There was also the reinforcement and exposition of an observation made by a young friend as we were walking around the streets of Mumbai, picking our way past torn-up pavement and demolished front yards. He said, “India must skip the classic infrastructure build expected of them. They have to find another way.  Otherwise they will never bring all the country up to developed world standards and achieve true participation in the 21st century. They did it with cellular phones. Why not with other basic systems?” At the time, I felt it was a nice thought but one without an implementable set of solutions. In retrospect, having spent time in various parts of the country, I thought maybe it could be done—at least in power.  The capital and operating expenses of most alternative energy systems, ex nuclear, are approaching the point where scale is less necessary to achieve cost-of-power parity with fossil fuels.
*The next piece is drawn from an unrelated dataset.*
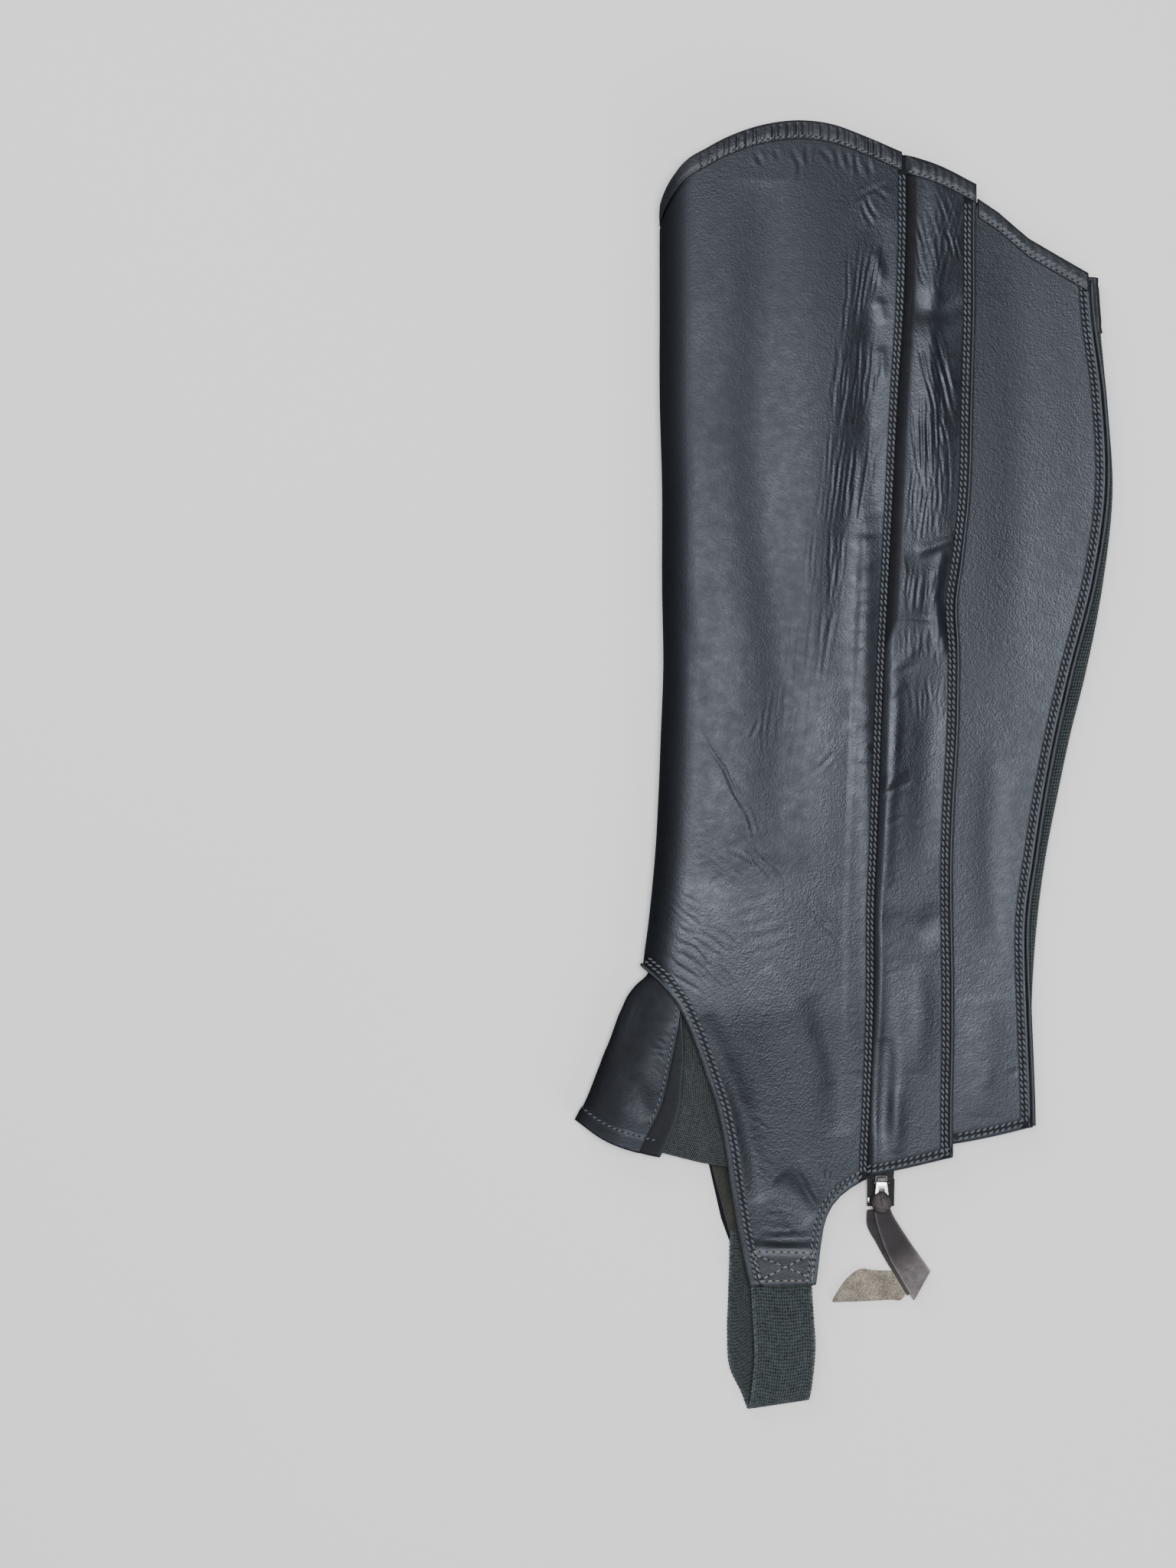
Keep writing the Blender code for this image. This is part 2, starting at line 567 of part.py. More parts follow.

Why not skip the build-out of the grid and the behemoth power plants and install specific-point power facilities.  This can range from a Duron to a solar, wind or hydro facility, or some combination thereof, for a single home, a plant, a village or a town. Power storage is still an issue, but being solved.  Think about the emissions improvement from such an approach. Think about the shortened time frames if private enterprise provides the solutions into a local bureaucracy as opposed to a state or national one.

I haven’t spelled out a complete answer here.  That may best be left to the entrepreneurs.